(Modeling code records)
※ ※ ※
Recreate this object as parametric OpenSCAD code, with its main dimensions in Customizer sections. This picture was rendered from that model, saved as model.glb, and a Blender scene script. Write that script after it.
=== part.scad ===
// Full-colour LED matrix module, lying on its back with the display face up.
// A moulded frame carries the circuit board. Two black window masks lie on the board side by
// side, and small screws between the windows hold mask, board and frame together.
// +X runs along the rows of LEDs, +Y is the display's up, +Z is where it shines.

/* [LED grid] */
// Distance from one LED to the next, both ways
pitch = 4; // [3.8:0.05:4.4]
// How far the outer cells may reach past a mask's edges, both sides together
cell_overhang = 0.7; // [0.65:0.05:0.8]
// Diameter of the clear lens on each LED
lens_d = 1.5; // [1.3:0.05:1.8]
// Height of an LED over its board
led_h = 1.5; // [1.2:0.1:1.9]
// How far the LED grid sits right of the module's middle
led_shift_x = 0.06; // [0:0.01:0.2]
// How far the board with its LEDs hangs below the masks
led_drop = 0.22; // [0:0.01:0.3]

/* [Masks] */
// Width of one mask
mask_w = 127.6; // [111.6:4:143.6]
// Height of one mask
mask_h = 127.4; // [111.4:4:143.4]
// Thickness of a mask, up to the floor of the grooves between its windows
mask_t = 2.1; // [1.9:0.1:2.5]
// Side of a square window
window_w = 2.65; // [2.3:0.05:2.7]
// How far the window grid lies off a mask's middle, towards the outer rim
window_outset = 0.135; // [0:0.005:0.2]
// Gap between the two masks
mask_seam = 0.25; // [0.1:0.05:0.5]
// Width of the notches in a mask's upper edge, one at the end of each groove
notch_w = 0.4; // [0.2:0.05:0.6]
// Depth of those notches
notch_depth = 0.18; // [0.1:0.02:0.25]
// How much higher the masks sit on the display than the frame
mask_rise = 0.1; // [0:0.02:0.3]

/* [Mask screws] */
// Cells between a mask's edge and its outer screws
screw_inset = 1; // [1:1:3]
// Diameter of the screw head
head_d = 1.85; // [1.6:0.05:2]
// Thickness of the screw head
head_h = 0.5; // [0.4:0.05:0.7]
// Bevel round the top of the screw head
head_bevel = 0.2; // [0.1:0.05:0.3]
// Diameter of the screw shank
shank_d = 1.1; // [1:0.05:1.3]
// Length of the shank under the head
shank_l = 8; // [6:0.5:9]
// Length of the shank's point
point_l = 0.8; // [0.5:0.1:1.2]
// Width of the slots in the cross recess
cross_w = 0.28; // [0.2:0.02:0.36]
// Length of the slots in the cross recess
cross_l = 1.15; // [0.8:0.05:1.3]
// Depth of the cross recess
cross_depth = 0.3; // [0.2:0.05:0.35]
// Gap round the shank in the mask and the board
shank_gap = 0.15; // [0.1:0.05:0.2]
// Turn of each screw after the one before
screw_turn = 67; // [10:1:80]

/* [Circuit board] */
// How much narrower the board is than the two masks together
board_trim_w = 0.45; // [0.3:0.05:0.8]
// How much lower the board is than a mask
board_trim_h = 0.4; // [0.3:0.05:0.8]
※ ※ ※
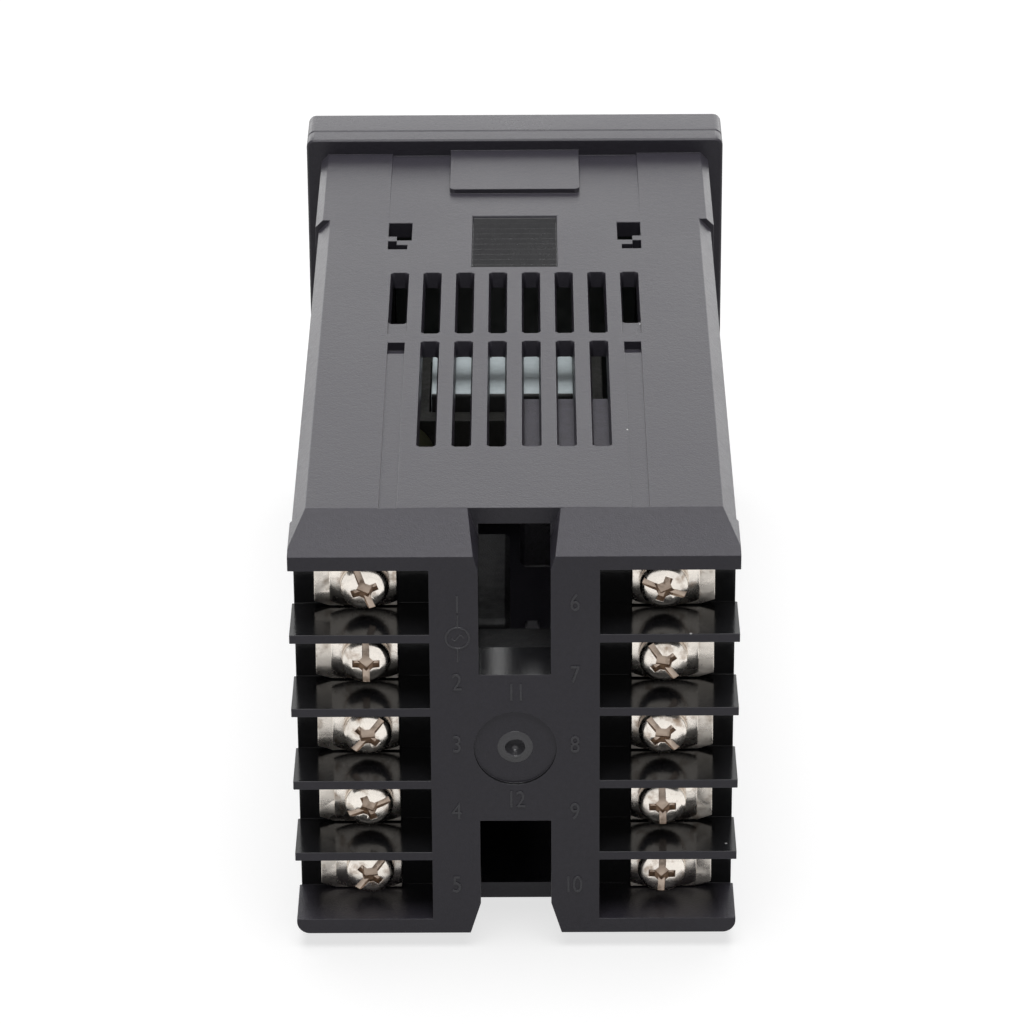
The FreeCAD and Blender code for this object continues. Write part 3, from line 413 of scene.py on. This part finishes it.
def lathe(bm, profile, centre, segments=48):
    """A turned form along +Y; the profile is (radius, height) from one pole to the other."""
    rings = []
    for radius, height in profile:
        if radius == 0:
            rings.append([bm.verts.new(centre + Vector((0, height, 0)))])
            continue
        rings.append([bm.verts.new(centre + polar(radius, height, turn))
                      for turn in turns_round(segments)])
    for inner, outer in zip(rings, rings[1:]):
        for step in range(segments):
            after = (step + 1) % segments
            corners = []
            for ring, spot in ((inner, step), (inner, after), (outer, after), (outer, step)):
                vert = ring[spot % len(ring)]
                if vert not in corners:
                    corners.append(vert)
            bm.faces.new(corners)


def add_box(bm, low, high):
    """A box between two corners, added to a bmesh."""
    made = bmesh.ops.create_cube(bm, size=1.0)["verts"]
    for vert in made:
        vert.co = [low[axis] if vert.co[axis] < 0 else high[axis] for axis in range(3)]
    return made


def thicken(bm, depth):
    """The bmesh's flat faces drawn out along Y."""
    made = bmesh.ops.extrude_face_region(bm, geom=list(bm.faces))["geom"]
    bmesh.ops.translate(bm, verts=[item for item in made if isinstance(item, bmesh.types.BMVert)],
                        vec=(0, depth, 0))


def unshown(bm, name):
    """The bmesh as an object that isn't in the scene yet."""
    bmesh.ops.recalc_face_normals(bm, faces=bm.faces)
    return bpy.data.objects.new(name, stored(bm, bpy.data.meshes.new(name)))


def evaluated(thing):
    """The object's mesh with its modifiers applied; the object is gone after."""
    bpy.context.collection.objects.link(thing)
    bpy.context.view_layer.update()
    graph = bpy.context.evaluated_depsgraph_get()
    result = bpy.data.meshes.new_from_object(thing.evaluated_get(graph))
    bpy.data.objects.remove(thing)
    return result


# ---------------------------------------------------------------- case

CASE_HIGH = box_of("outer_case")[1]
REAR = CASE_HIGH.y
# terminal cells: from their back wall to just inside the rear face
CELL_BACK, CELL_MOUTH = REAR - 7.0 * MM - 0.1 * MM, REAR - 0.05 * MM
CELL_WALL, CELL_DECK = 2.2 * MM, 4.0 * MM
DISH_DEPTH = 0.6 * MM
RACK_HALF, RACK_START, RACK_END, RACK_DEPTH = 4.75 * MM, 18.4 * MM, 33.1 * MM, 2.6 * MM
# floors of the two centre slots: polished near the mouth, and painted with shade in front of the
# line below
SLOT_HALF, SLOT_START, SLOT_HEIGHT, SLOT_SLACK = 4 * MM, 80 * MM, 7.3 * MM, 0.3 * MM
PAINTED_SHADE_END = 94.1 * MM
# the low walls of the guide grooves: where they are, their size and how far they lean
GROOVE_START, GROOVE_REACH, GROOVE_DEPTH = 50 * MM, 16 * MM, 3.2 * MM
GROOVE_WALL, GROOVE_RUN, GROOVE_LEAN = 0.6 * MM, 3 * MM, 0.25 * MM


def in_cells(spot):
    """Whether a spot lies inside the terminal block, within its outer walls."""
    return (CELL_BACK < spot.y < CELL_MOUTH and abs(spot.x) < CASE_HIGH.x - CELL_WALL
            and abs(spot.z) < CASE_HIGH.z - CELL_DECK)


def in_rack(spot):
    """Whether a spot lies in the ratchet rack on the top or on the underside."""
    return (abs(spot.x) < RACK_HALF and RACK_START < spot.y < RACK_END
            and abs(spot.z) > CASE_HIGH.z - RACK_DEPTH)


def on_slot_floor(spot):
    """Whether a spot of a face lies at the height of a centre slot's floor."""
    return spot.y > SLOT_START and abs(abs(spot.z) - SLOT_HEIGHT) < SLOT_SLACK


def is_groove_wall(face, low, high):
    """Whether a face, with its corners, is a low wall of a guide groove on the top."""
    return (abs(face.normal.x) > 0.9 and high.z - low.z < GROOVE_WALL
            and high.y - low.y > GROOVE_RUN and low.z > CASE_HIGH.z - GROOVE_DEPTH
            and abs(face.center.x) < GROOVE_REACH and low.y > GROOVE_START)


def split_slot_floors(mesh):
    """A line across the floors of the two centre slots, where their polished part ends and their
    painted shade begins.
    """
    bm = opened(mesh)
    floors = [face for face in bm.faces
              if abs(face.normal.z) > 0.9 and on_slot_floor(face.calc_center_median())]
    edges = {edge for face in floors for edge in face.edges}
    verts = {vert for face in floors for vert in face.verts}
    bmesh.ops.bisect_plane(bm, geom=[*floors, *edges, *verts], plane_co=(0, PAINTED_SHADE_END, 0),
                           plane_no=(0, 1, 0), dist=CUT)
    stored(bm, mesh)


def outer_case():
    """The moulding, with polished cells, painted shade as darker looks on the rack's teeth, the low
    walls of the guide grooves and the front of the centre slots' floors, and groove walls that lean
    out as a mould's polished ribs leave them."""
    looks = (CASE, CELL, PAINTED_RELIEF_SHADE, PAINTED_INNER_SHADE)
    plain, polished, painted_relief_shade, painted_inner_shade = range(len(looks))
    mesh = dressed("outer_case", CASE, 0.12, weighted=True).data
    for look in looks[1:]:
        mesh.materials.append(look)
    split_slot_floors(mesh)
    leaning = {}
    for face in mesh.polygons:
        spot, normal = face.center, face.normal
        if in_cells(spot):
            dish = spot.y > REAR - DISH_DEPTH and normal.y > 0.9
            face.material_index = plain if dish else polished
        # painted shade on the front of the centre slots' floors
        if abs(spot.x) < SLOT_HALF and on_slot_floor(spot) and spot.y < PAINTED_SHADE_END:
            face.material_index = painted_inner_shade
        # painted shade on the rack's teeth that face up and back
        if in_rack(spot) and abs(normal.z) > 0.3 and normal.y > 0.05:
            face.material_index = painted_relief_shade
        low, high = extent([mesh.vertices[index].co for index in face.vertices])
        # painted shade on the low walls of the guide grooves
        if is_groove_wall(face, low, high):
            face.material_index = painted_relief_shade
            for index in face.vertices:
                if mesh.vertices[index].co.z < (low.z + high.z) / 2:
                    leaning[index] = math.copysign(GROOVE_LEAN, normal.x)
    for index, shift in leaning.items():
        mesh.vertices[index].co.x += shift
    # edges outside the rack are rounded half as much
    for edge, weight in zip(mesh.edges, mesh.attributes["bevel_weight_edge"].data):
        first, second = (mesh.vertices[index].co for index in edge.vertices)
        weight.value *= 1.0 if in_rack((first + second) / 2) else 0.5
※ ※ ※
◆ Your task ◆
Starting at the line that contains "Recreate this object" and ending at the line that contains "where it shines.", repeat each line exactly, both ends included, and nothing else.

◆ Exercise answer ◆
Recreate this object as parametric OpenSCAD code, with its main dimensions in Customizer sections. This picture was rendered from that model, saved as model.glb, and a Blender scene script. Write that script after it.
=== part.scad ===
// Full-colour LED matrix module, lying on its back with the display face up.
// A moulded frame carries the circuit board. Two black window masks lie on the board side by
// side, and small screws between the windows hold mask, board and frame together.
// +X runs along the rows of LEDs, +Y is the display's up, +Z is where it shines.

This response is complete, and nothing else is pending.